Many businesses don’t realise that they already have complicated needs; the number of systems and processes increases naturally as the company scales.

When Hart-Davies first moved her company to Wiise, she felt that the software was intended for a much larger business. “I think everyone was overwhelmed by it and went, ‘Oh, my gosh, this is far too much. We don’t need all of this.’ And everyone had a whinge about it.”

Two years after the implementation, Hart-Davies says the ERP was a “very justifiable investment”. The staff have also realised its usefulness.

“We’re getting to the stage now where we are actually using a vast majority of what’s there,” Hart-Davies says.


What’s in a name?

As ERPs become a more common sight among small businesses, the original name – enterprise resource planning – makes less sense. ERP originated in manufacturing. Manufacturers wanted to track the number, price and location of all materials required to create products in a factory. A manufacturer producing dozens of products needed a powerful inventory and financial management platform to calculate the optimal mix of materials.

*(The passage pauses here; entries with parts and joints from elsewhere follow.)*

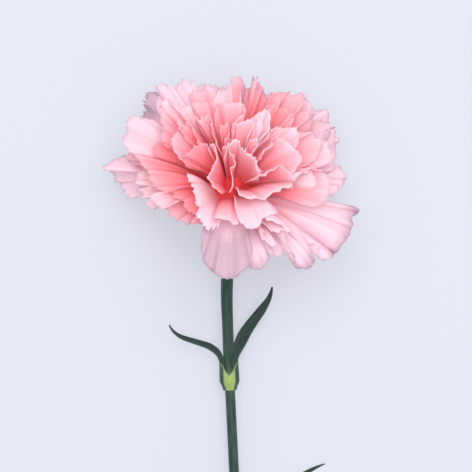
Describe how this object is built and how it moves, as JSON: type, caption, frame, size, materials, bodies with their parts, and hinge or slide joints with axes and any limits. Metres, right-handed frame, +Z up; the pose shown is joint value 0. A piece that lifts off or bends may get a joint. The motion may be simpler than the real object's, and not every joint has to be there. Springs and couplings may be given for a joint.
{
  "type": "cut carnation",
  "caption": "Cut pink carnation lying on its side: ruffled toothed petals in layers, green calyx, jointed stem with narrow paired leaves.",
  "frame": {"origin": "middle of the footprint, on the surface that the flower lies on", "axes": "+Y along the stem from its cut end to the bloom, +Z up from the surface"},
  "size_m": [0.0842, 0.2367, 0.0529],
  "materials": {
    "petal": "soft satin petal, coral in its depth and nearly white at its rims",
    "calyx": "smooth waxy green",
    "bract": "smooth waxy green",
    "stem": "smooth green with a grey waxy bloom",
    "leaf": "matt blue-green with a grey waxy bloom"
  },
  "bodies": {
    "root": {"bloom": "petal", "calyx": "calyx", "epicalyx": "bract", "stem": "stem", "leaf_pair_upper": "leaf", "leaf_pair_lower": "leaf"}
  },
  "joints": []
}
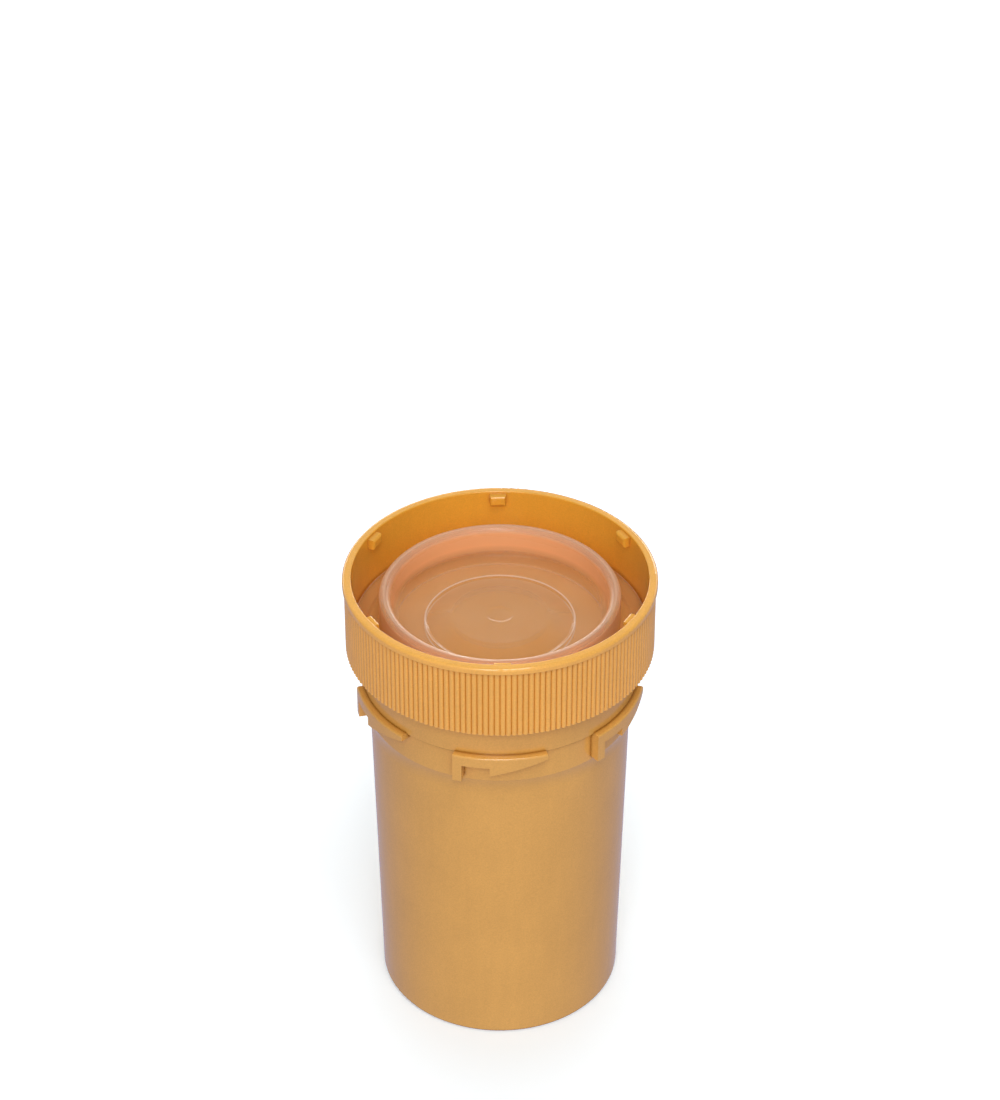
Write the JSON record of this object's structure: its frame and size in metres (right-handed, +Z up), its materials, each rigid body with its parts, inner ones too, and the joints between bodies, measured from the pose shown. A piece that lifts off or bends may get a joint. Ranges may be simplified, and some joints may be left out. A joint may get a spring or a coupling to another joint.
{
  "type": "prescription vial",
  "caption": "Round amber plastic pill vial with bayonet hooks round its neck, closed by a ribbed reversible screw cap sitting upside down, with a translucent sealing insert in the cap.",
  "frame": {"origin": "centre of the base, on the surface that the vial stands on", "axes": "+Z up along the vial's axis towards the cap, -Y towards the front, where one bayonet hook is centred"},
  "size_m": [0.0426, 0.0426, 0.0677],
  "materials": {
    "vial_plastic": "satin-gloss amber polypropylene, fine moulded grain",
    "cap_plastic": "satin-gloss amber polypropylene, a little more orange than the vial",
    "liner_plastic": "translucent frosted soft polyethylene, taking the amber of the cap under it"
  },
  "bodies": {
    "vial": {"vial": "vial_plastic"},
    "liner": {"cap_liner": "liner_plastic"},
    "cap": {"cap": "cap_plastic"}
  },
  "joints": [
    {"name": "cap_rise", "type": "slide", "parent": "vial", "child": "liner", "axis": [0, 0, 1], "range_m": [0, 0.0064]},
    {"name": "cap_turn", "type": "hinge", "parent": "liner", "child": "cap", "pos_m": [0, 0, 0.0571], "axis": [0, 0, 1], "range_deg": [0, 720]}
  ],
  "couplings": [
    {"joint": "cap_rise", "follows": "cap_turn", "m_per_rad": 0.00050929}
  ]
}
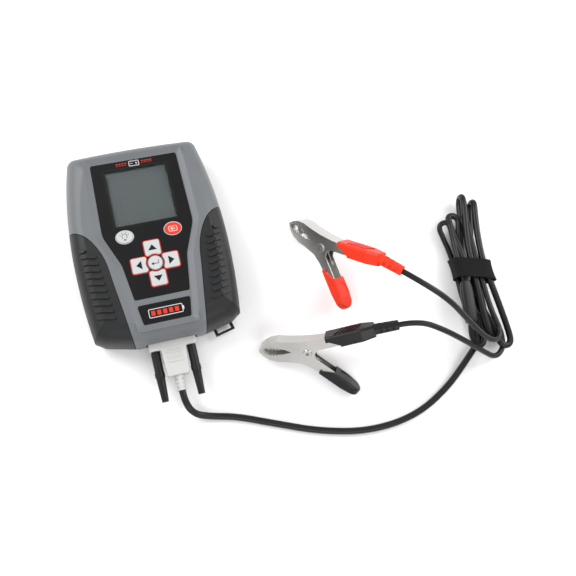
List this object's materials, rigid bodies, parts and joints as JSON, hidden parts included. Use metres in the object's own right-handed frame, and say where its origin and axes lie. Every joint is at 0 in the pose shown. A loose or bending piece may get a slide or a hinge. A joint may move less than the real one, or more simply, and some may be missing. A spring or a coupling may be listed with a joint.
{
  "type": "battery tester",
  "caption": "Hand-held battery tester lying on its back, with a plug-in test cable, a tied hank of spare cable and a red and a black clamp clip.",
  "frame": {"origin": "centre of the case's outline, on the surface that the tester lies on", "axes": "+Z out of the tester's face, +Y towards its screen end, +X towards its right-hand side"},
  "size_m": [0.4056, 0.3125, 0.0824],
  "materials": {
    "grey_shell": "fine satin texture",
    "grip_rubber": "matt",
    "black_sheet": "satin",
    "window": "clear",
    "lcd_glass": "satin",
    "steel": "brushed",
    "nickel": "bright nickel",
    "key_white": "satin",
    "key_red": "satin",
    "board": "solder mask",
    "black_plastic": "satin",
    "white_plastic": "satin",
    "ceramic": "matt",
    "cell": "satin sleeve",
    "brass": "bright",
    "black_rubber": "satin",
    "red_rubber": "satin",
    "strap": "woven hook and loop"
  },
  "bodies": {
    "tester": {"front_cover": "grey_shell", "rear_cover": "grey_shell", "left_grip": "grip_rubber", "right_grip": "grip_rubber", "strap_loop": "black_plastic", "case_screws": "steel", "keypad_overlay": "black_sheet", "name_plate": "black_sheet", "screen_window": "window", "lcd_panel": "lcd_glass", "lcd_frame": "steel", "dome_sheet": "board", "main_board": "board", "board_screws": "steel", "load_resistors": "ceramic", "buzzer": "black_plastic", "battery_cells": "cell", "battery_contacts": "steel", "data_socket": "black_plastic", "jack_posts": "brass", "hood_upper": "white_plastic", "hood_lower": "white_plastic", "plug_insert": "nickel", "plug_relief": "white_plastic", "main_cable": "black_rubber", "red_lead": "black_rubber", "black_lead": "black_rubber", "cable_hank": "black_rubber", "hank_strap": "strap", "cable_splitter": "black_rubber", "red_upper_jaw": "nickel", "red_rivet": "nickel", "red_spring": "steel", "red_boot": "red_rubber", "black_upper_jaw": "nickel", "black_rivet": "nickel", "black_spring": "steel", "black_boot": "black_rubber"},
    "light_button": {"key_light": "key_white"},
    "escape_button": {"key_escape": "key_red"},
    "enter_button": {"key_enter": "key_white"},
    "up_button": {"key_up": "key_white"},
    "down_button": {"key_down": "key_white"},
    "left_button": {"key_left": "key_white"},
    "right_button": {"key_right": "key_white"},
    "door": {"battery_door": "grey_shell"},
    "left_thumb": {"thumbscrew_left": "black_plastic"},
    "right_thumb": {"thumbscrew_right": "black_plastic"},
    "red_jaw": {"red_lower_jaw": "nickel", "red_handle_sleeve": "red_rubber"},
    "black_jaw": {"black_lower_jaw": "nickel", "black_handle_sleeve": "black_rubber"}
  },
  "joints": [
    {"name": "light_press", "type": "slide", "parent": "tester", "child": "light_button", "axis": [0, 0, -1], "range_m": [0, 0.0006], "stiffness_N_per_m": 900},
    {"name": "escape_press", "type": "slide", "parent": "tester", "child": "escape_button", "axis": [0, 0, -1], "range_m": [0, 0.0006], "stiffness_N_per_m": 900},
    {"name": "enter_press", "type": "slide", "parent": "tester", "child": "enter_button", "axis": [0, 0, -1], "range_m": [0, 0.0006], "stiffness_N_per_m": 900},
    {"name": "up_press", "type": "slide", "parent": "tester", "child": "up_button", "axis": [0, 0, -1], "range_m": [0, 0.0006], "stiffness_N_per_m": 900},
    {"name": "down_press", "type": "slide", "parent": "tester", "child": "down_button", "axis": [0, 0, -1], "range_m": [0, 0.0006], "stiffness_N_per_m": 900},
    {"name": "left_press", "type": "slide", "parent": "tester", "child": "left_button", "axis": [0, 0, -1], "range_m": [0, 0.0006], "stiffness_N_per_m": 900},
    {"name": "right_press", "type": "slide", "parent": "tester", "child": "right_button", "axis": [0, 0, -1], "range_m": [0, 0.0006], "stiffness_N_per_m": 900},
    {"name": "door_slide", "type": "slide", "parent": "tester", "child": "door", "axis": [0, -1, 0], "range_m": [0, 0.008]},
    {"name": "left_thumbscrew_turn", "type": "hinge", "parent": "tester", "child": "left_thumb", "pos_m": [-0.01666, -0.12, 0.017], "axis": [0, -1, 0], "continuous": true},
    {"name": "right_thumbscrew_turn", "type": "hinge", "parent": "tester", "child": "right_thumb", "pos_m": [0.01666, -0.12, 0.017], "axis": [0, -1, 0], "continuous": true},
    {"name": "red_clip_squeeze", "type": "hinge", "parent": "tester", "child": "red_jaw", "pos_m": [0.163, -0.0368, 0.026], "axis": [-0.8286, -0.1621, 0.5359], "range_deg": [0, 30], "stiffness_Nm_per_rad": 0.25, "springref_deg": -45.84, "deforming": ["red_spring"]},
    {"name": "black_clip_squeeze", "type": "hinge", "parent": "tester", "child": "black_jaw", "pos_m": [0.1221, -0.1301, 0.0196], "axis": [-0.3826, -0.5085, 0.7714], "range_deg": [0, 30], "stiffness_Nm_per_rad": 0.25, "springref_deg": -45.84, "deforming": ["black_spring"]}
  ]
}
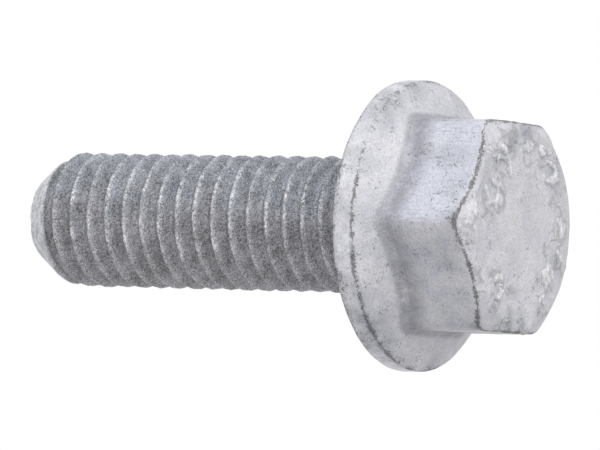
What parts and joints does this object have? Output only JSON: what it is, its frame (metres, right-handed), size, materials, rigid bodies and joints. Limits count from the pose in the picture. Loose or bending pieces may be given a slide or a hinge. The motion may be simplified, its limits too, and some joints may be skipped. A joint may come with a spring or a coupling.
{
  "type": "hexagon flange bolt",
  "caption": "Hot-dip galvanised hexagon flange bolt with a coarse right-hand thread up to its washer-like flange, standing on its head.",
  "frame": {"origin": "centre of the head's flat end face, on the bolt's axis", "axes": "+Z along the axis from the head to the tip of the thread, -Y through a corner of the hexagon"},
  "size_m": [0.0208, 0.0206, 0.0394],
  "materials": {
    "zinc_coated_steel": "matt hot-dip zinc coat"
  },
  "bodies": {
    "root": {"flange_bolt": "zinc_coated_steel"}
  },
  "joints": []
}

ERPs today are used by businesses in every industry, some without any products at all. Services-based businesses still benefit from a single platform for project management, human resources (HR), capacity planning, budgeting, accounting and financial management. The ultimate goal is to have a single source of truth that contains all the company’s data about products, people and companies.

Some companies are shelving the acronym ERP for a more generic title: business management software. The minimum requirement is an accounting and finance module. Software companies will then offer additional modules for a number of different departments including sales, marketing, inventory management, project management, HR, supply-chain management, and so on.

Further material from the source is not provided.